[Given instruction]
The data below must be copied in full and without any change.

........

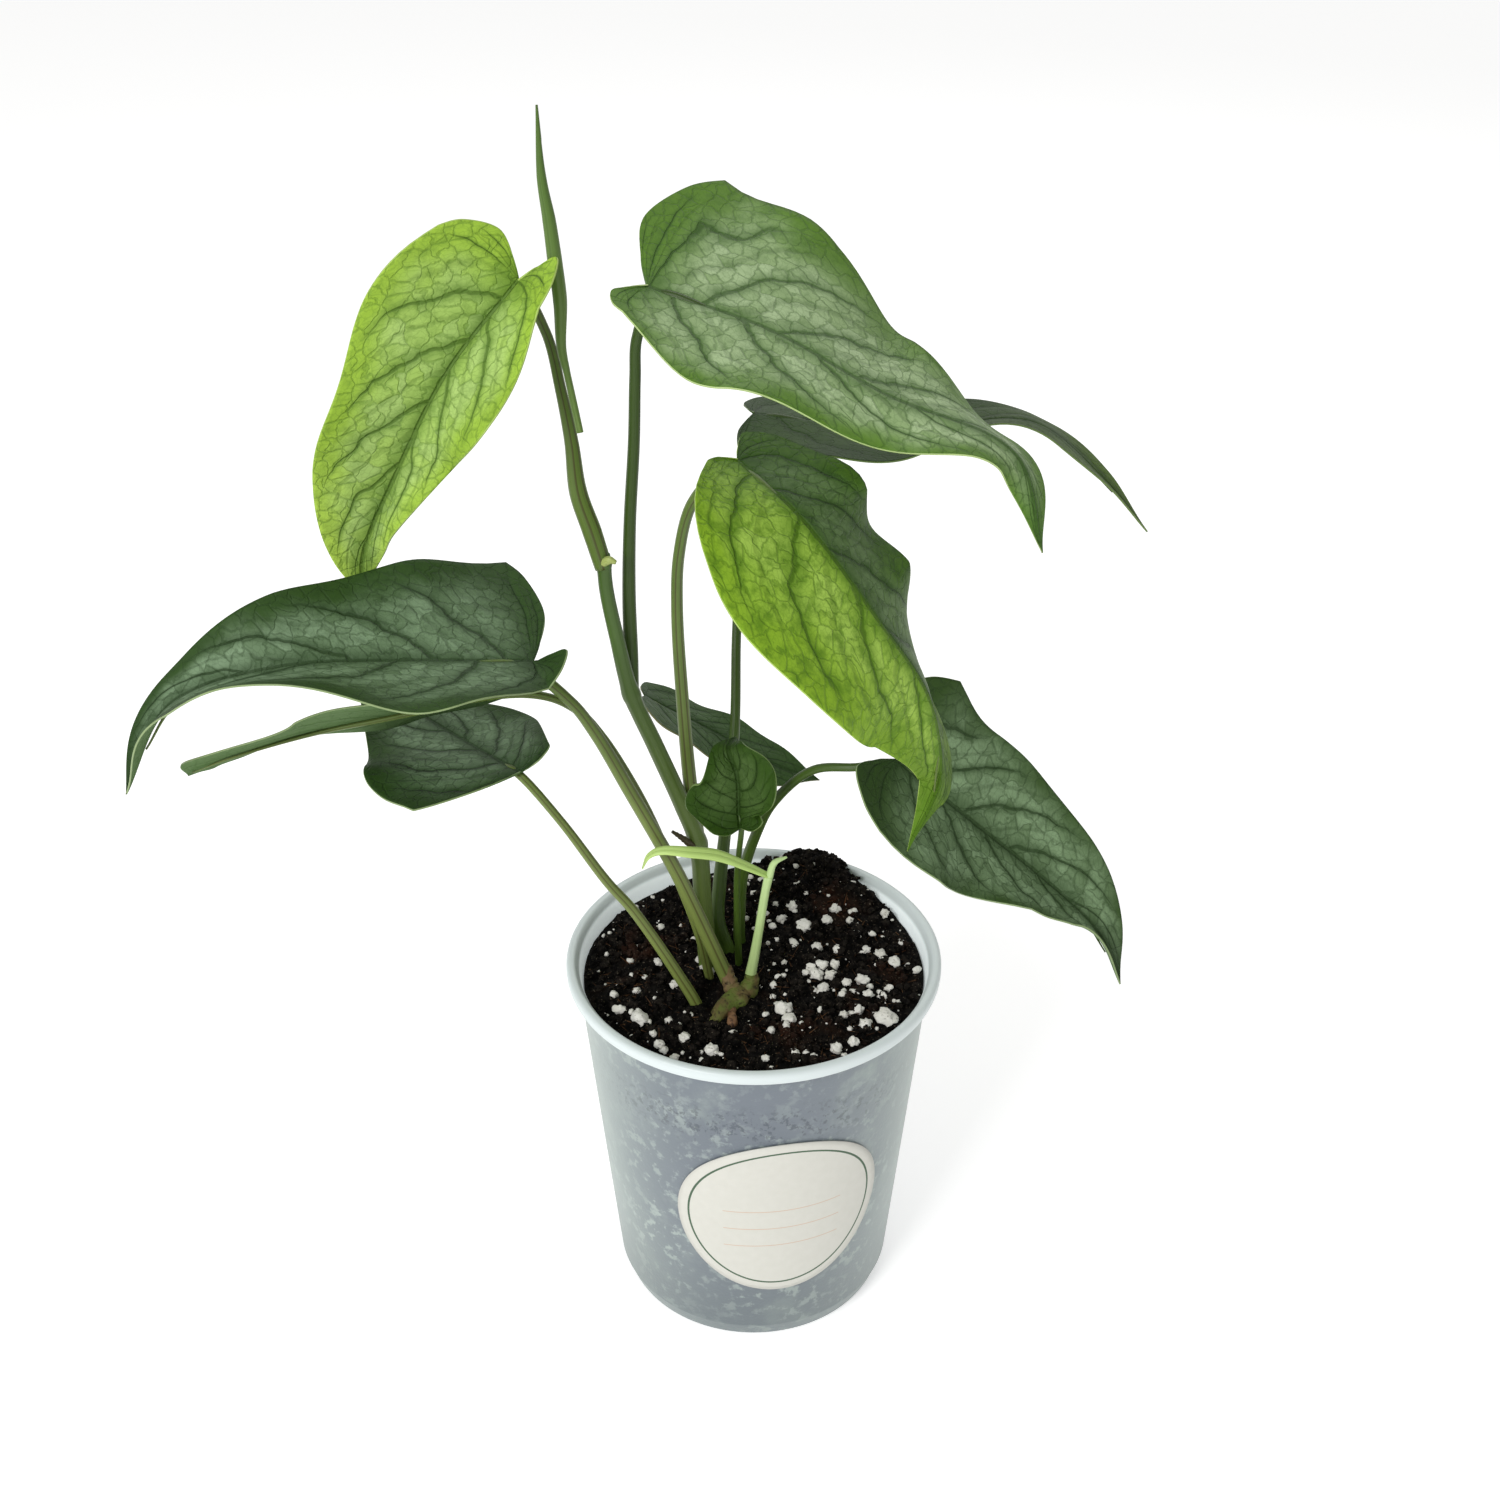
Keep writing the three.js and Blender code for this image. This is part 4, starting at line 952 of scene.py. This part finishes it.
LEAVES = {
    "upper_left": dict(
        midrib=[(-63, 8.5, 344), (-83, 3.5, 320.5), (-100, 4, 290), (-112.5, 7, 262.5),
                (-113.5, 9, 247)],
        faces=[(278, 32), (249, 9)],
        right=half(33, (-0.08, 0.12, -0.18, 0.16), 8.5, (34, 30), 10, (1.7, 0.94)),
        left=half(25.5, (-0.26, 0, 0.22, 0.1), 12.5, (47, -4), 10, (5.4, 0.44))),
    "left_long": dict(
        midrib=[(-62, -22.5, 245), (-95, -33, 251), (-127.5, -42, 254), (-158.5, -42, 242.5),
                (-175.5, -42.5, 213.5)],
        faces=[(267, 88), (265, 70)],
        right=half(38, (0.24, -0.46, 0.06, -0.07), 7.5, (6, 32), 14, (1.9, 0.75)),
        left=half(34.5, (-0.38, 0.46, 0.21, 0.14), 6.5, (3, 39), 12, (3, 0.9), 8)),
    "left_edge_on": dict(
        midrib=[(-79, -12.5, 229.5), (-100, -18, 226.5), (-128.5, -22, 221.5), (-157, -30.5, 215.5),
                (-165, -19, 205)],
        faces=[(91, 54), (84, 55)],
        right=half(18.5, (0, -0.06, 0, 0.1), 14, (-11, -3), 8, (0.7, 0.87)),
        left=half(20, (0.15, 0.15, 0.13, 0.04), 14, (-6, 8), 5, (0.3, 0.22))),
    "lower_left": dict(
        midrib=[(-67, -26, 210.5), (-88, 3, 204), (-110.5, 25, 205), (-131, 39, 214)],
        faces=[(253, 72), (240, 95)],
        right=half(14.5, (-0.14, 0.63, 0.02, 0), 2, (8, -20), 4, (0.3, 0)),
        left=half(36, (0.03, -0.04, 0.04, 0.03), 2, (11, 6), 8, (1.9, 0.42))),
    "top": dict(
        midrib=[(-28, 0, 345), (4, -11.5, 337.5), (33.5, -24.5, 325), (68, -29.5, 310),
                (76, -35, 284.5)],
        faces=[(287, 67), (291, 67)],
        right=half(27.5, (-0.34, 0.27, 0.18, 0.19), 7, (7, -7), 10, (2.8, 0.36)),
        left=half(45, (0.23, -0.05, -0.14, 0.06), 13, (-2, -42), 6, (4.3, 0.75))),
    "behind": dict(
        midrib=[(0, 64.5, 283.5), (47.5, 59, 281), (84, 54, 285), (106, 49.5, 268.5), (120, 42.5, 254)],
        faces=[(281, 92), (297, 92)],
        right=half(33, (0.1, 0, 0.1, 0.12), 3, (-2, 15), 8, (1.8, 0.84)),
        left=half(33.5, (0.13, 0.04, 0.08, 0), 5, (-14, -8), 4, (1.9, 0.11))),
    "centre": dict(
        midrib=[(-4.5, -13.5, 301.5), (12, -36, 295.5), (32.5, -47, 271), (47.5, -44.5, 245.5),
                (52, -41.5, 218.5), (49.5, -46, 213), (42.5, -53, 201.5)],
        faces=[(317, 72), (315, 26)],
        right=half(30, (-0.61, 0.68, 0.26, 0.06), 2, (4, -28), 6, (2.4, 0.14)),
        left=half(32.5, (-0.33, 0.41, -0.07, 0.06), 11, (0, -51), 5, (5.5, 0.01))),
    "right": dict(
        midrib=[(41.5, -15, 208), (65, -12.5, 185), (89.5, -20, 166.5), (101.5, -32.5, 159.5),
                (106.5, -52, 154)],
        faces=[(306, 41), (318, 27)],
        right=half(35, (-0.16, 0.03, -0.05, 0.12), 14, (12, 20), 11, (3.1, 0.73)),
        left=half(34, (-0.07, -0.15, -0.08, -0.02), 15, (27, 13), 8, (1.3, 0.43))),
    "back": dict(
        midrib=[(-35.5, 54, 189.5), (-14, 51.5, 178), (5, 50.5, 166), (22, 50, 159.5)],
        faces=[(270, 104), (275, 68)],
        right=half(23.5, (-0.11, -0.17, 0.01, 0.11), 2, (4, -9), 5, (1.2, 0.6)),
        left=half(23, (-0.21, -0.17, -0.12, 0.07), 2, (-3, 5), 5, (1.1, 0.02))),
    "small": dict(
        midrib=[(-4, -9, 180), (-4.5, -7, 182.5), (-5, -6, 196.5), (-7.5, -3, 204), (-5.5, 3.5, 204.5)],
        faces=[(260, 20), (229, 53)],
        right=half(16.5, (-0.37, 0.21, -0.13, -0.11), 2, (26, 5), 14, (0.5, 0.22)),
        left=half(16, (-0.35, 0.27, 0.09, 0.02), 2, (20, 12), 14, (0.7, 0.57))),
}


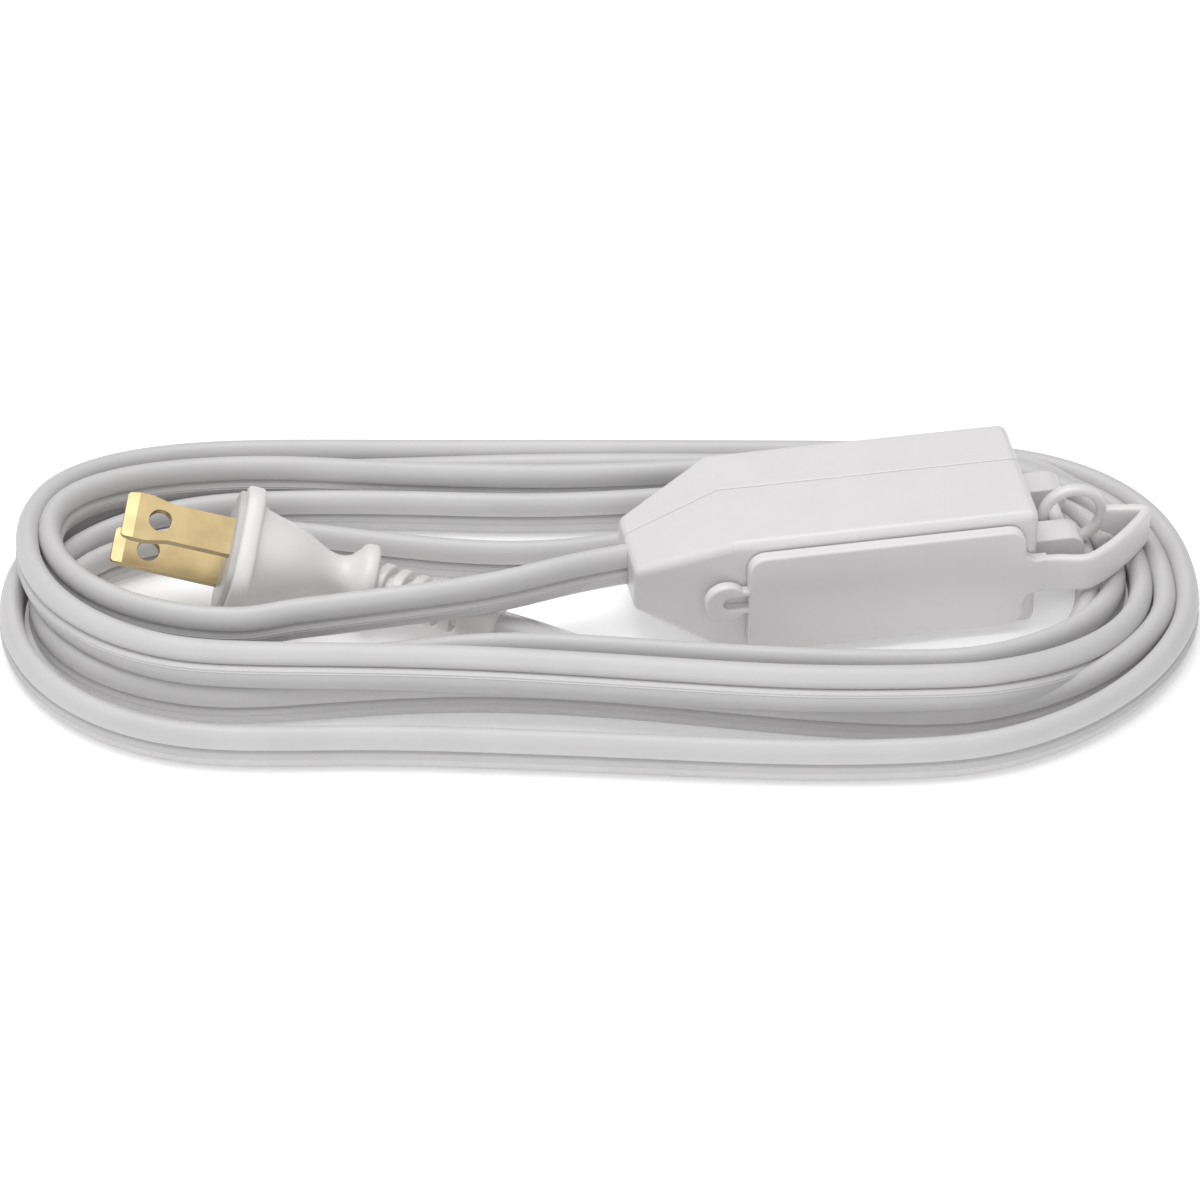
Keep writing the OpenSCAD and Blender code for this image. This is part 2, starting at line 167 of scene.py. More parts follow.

........

[Response to this task]
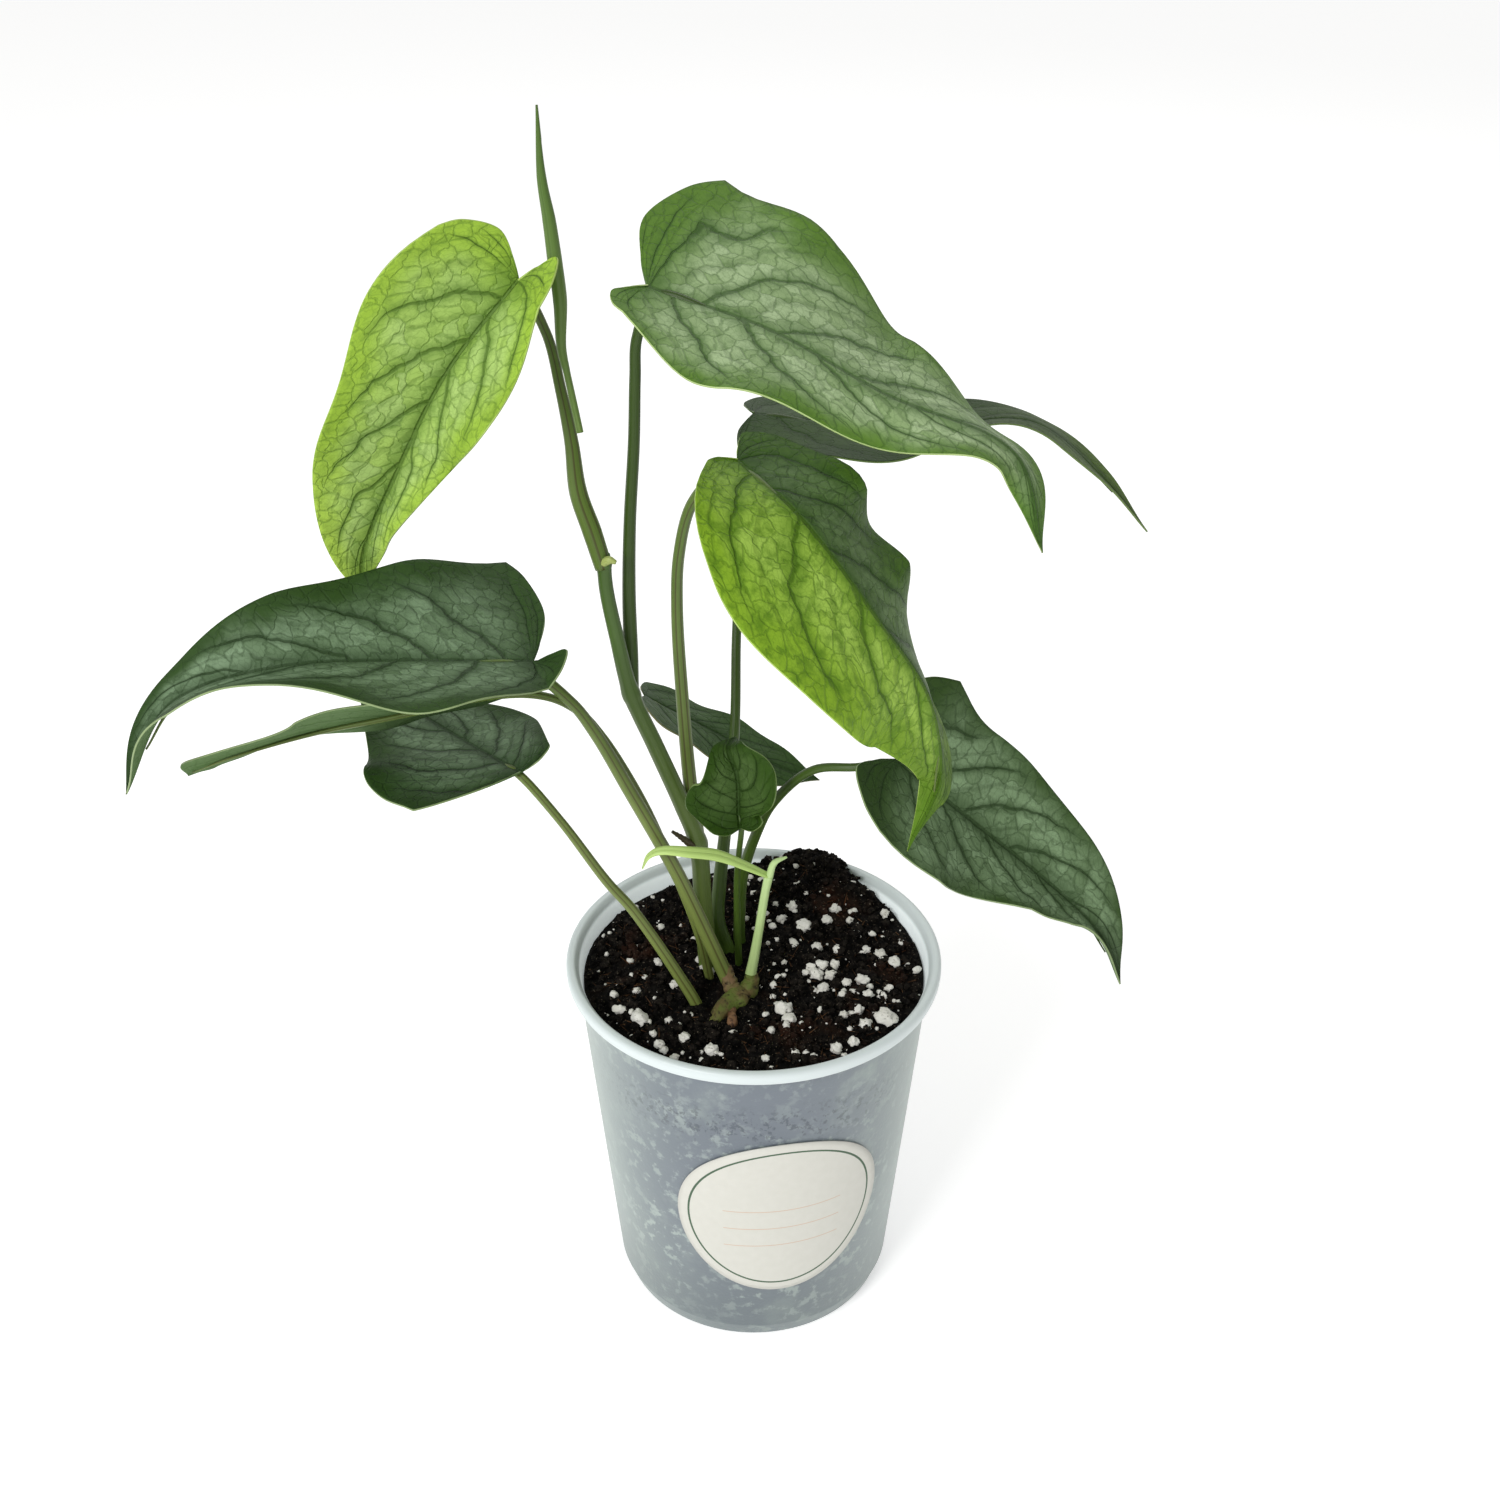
Keep writing the three.js and Blender code for this image. This is part 4, starting at line 952 of scene.py. This part finishes it.
LEAVES = {
    "upper_left": dict(
        midrib=[(-63, 8.5, 344), (-83, 3.5, 320.5), (-100, 4, 290), (-112.5, 7, 262.5),
                (-113.5, 9, 247)],
        faces=[(278, 32), (249, 9)],
        right=half(33, (-0.08, 0.12, -0.18, 0.16), 8.5, (34, 30), 10, (1.7, 0.94)),
        left=half(25.5, (-0.26, 0, 0.22, 0.1), 12.5, (47, -4), 10, (5.4, 0.44))),
    "left_long": dict(
        midrib=[(-62, -22.5, 245), (-95, -33, 251), (-127.5, -42, 254), (-158.5, -42, 242.5),
                (-175.5, -42.5, 213.5)],
        faces=[(267, 88), (265, 70)],
        right=half(38, (0.24, -0.46, 0.06, -0.07), 7.5, (6, 32), 14, (1.9, 0.75)),
        left=half(34.5, (-0.38, 0.46, 0.21, 0.14), 6.5, (3, 39), 12, (3, 0.9), 8)),
    "left_edge_on": dict(
        midrib=[(-79, -12.5, 229.5), (-100, -18, 226.5), (-128.5, -22, 221.5), (-157, -30.5, 215.5),
                (-165, -19, 205)],
        faces=[(91, 54), (84, 55)],
        right=half(18.5, (0, -0.06, 0, 0.1), 14, (-11, -3), 8, (0.7, 0.87)),
        left=half(20, (0.15, 0.15, 0.13, 0.04), 14, (-6, 8), 5, (0.3, 0.22))),
    "lower_left": dict(
        midrib=[(-67, -26, 210.5), (-88, 3, 204), (-110.5, 25, 205), (-131, 39, 214)],
        faces=[(253, 72), (240, 95)],
        right=half(14.5, (-0.14, 0.63, 0.02, 0), 2, (8, -20), 4, (0.3, 0)),
        left=half(36, (0.03, -0.04, 0.04, 0.03), 2, (11, 6), 8, (1.9, 0.42))),
    "top": dict(
        midrib=[(-28, 0, 345), (4, -11.5, 337.5), (33.5, -24.5, 325), (68, -29.5, 310),
                (76, -35, 284.5)],
        faces=[(287, 67), (291, 67)],
        right=half(27.5, (-0.34, 0.27, 0.18, 0.19), 7, (7, -7), 10, (2.8, 0.36)),
        left=half(45, (0.23, -0.05, -0.14, 0.06), 13, (-2, -42), 6, (4.3, 0.75))),
    "behind": dict(
        midrib=[(0, 64.5, 283.5), (47.5, 59, 281), (84, 54, 285), (106, 49.5, 268.5), (120, 42.5, 254)],
        faces=[(281, 92), (297, 92)],
        right=half(33, (0.1, 0, 0.1, 0.12), 3, (-2, 15), 8, (1.8, 0.84)),
        left=half(33.5, (0.13, 0.04, 0.08, 0), 5, (-14, -8), 4, (1.9, 0.11))),
    "centre": dict(
        midrib=[(-4.5, -13.5, 301.5), (12, -36, 295.5), (32.5, -47, 271), (47.5, -44.5, 245.5),
                (52, -41.5, 218.5), (49.5, -46, 213), (42.5, -53, 201.5)],
        faces=[(317, 72), (315, 26)],
        right=half(30, (-0.61, 0.68, 0.26, 0.06), 2, (4, -28), 6, (2.4, 0.14)),
        left=half(32.5, (-0.33, 0.41, -0.07, 0.06), 11, (0, -51), 5, (5.5, 0.01))),
    "right": dict(
        midrib=[(41.5, -15, 208), (65, -12.5, 185), (89.5, -20, 166.5), (101.5, -32.5, 159.5),
                (106.5, -52, 154)],
        faces=[(306, 41), (318, 27)],
        right=half(35, (-0.16, 0.03, -0.05, 0.12), 14, (12, 20), 11, (3.1, 0.73)),
        left=half(34, (-0.07, -0.15, -0.08, -0.02), 15, (27, 13), 8, (1.3, 0.43))),
    "back": dict(
        midrib=[(-35.5, 54, 189.5), (-14, 51.5, 178), (5, 50.5, 166), (22, 50, 159.5)],
        faces=[(270, 104), (275, 68)],
        right=half(23.5, (-0.11, -0.17, 0.01, 0.11), 2, (4, -9), 5, (1.2, 0.6)),
        left=half(23, (-0.21, -0.17, -0.12, 0.07), 2, (-3, 5), 5, (1.1, 0.02))),
    "small": dict(
        midrib=[(-4, -9, 180), (-4.5, -7, 182.5), (-5, -6, 196.5), (-7.5, -3, 204), (-5.5, 3.5, 204.5)],
        faces=[(260, 20), (229, 53)],
        right=half(16.5, (-0.37, 0.21, -0.13, -0.11), 2, (26, 5), 14, (0.5, 0.22)),
        left=half(16, (-0.35, 0.27, 0.09, 0.02), 2, (20, 12), 14, (0.7, 0.57))),
}


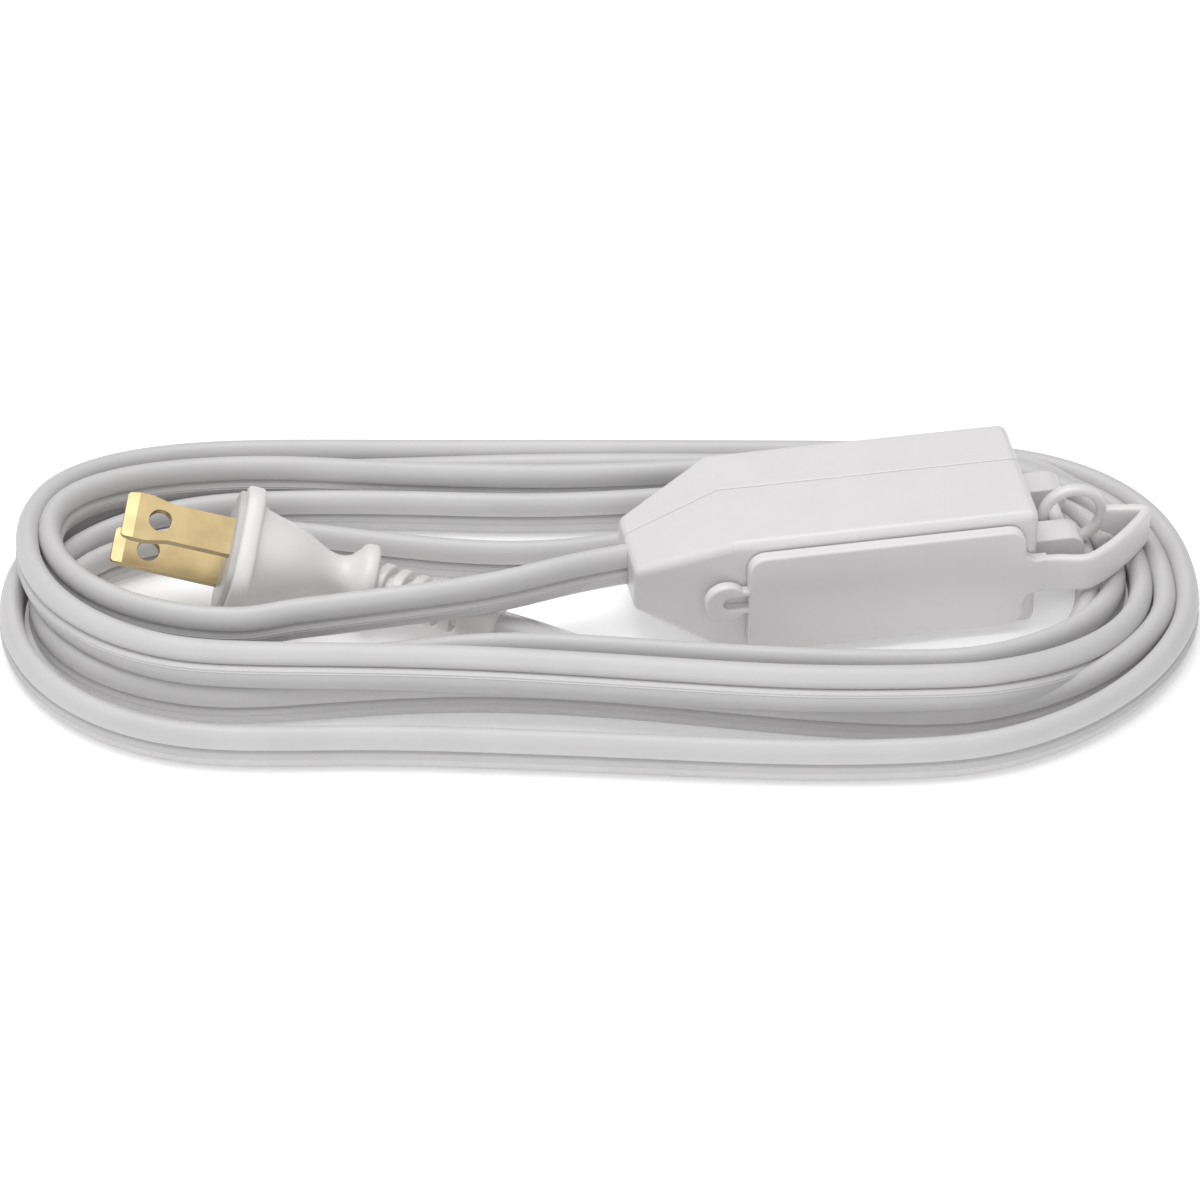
Keep writing the OpenSCAD and Blender code for this image. This is part 2, starting at line 167 of scene.py. More parts follow.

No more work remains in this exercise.